Unlike most creative writers who grew up loving literature, Poetyk Prynx was interested in science, specifically physics and engineering. He enjoyed solving problems and he saw a career in science as a means to an end; to get his family out of the hardship I was born into. But during the tough times, he resorted to engaging in activities that helped him escape from reality and live in his head, and poetry was one of such activities.
“It [poetry] has always been a form of getaway for me, still is,” he said.
From there, his interest in poetry grew; he started performing recitals at school events and writing poems that were regularly featured in school magazines. He continued writing poems in senior high school and decided to take it to the next level when he got to the university.
“It was when I got to university that I realized poetry has some kind of power to really speak to people,” he said. “After a coursemate chanced upon my poems and told me Chale, the poem touch me waaaaa. You for write more. And it was around the same time that my spoken word journey began.”
Prynx followed up on a suggestion by a friend and auditioned for a poetry show dubbed Moonlight Café, which used to be held on the KNUST campus. Prior to the audition, he had never done a spoken word styled performance. During the audition, he was asked to write a poem from scratch and recite it. His performance impressed the judges and he was selected for the show. And that’s how his career as a spoken word artiste started; he has since gone on to perform on other spoken word/poetry shows including Rainmakers, Elhalakasa, and Chaskele.
“Poetry puts flesh on our perspectives and 4 am introspections. Poetry is like the taxonomy of our entire existence as humans, in so many ways,” he said. “The fact that you can capture experiences, thoughts, belief systems, rioting feelings, unexplainable happenstances and bizarre reels of de ja vus and have them mean something in a plethora of words or less, is the most intriguing and exciting aspect of poetry.”
“It’s how you can see a line like ‘broken crayons still colour’ and you immediately connect with it because it names and explains something vague you’ve been meaning to deal with. Poetry is a language that everyone understands, whatever form it picks up. You can tell and retell stories, you can make and unmake histories and you have the chance to be a part of a bigger; a world where everything you can imagine is possible,” he added.
Prynx’s life and day-to-day experience heavily influence the kind of poems he writes.

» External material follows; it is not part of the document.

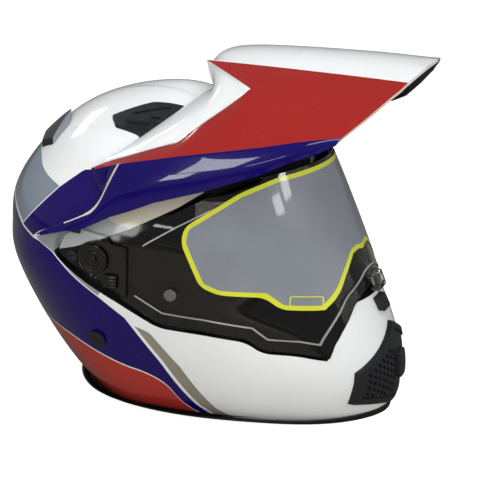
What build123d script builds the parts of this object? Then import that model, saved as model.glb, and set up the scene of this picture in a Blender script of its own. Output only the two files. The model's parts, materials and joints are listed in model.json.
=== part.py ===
from build123d import *
import os
from math import cos, pi, sin

# Dual sport helmet with a peak, a hinged visor and a fastened chin strap.
# Millimetres. The helmet stands on the rim of its neck opening: z is up from
# that base plane, the face looks along -Y and the wearer's left is +X. The
# origin lies on the base plane, below the middle of the head.

# Outer shell
shell_height = 250.0
shell_length = 331.0
shell_width = 257.0
shell_wall = 4.5
rim_lift = 2.6
slice_points = 12
seat_gap = 0.3
overrun = 30.0

# Recess in the side of the shell that takes the visor and its pivots
recess_depth = 6.5
port_corner = 9.0
recess_corner = 6.0

# Rubber parts
trim_wall = 1.7
trim_height = 6.0
seal_wall = 4.0
seal_depth = 8.0
seal_setback = 5.2

# Linings
liner_thickness = 29.0
chin_liner_thickness = 18.0
crown_pad_thickness = 9.0
cheek_pad_setback = 11.35
cheek_inner_half = 63.0
neck_roll_thickness = 20.0
neck_roll_setback = 6.6
pad_corner = 8.0

# Visor
visor_wall = 2.2
visor_gap = 0.4
film_wall = 0.4
film_seat = 0.05
film_corner = 5.0
visor_corner = 4.0
tab_width = 24.0
tab_height = 11.0
tab_reach = 5.0
tab_lift = 102.0
fog_pin_radius = 4.6
fog_pin_reach = 1.4
fog_pin_ahead = -49.0
fog_pin_lift = 113.0
fog_pin_shaft_radius = 2.2
fog_pin_shaft_length = 3.3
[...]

“Sometimes, it is pain, the next it’s Ghana trying to kill me and then in the same breath about sex and physical touch that I am not getting. So really, each creative process is unique to the time and place I find myself in as long as I am having fun in the entire creation process,” he noted. “The bottom line for me is to write a poem that is inclusive and holds space for every reader, regardless of whatever I am trying to portray.”
He also gets inspiration from the works of other creative writers, including, Joshua Bennett, Gwendolyn Brooks, Saul Williams, Maya Angelou, Jericho Brown, James Baldwin, Tryphena Yeboah, Amiri Baraka, Andrea Gibson.
Poetyk Prynx has, so far, released five EPs: Unlisted, Twenty6, Collywobbles, Ethereal, Okay; he published an anthology titled Chrysanthemun; and hosted a three-day virtual exhibition dubbed The Matrix.
He has also organises annual online projects including Eight Days of Valentine, which runs every February, since 2015, for eight days till the day of valentine; I Can Be A Poet Too, which gives non-poets the opportunity to write poems based on themes allocated to them; and Kaleidoscope, which is an art soiree that happens every year on my birthday since 2015.
Poetyk Prynx wants his poems to be part of the elements of every discourse, fight and gathering that leads to a monumental change in the lives of people and the society at large.
“I want my poetry to be a voice that is sought after,” he said.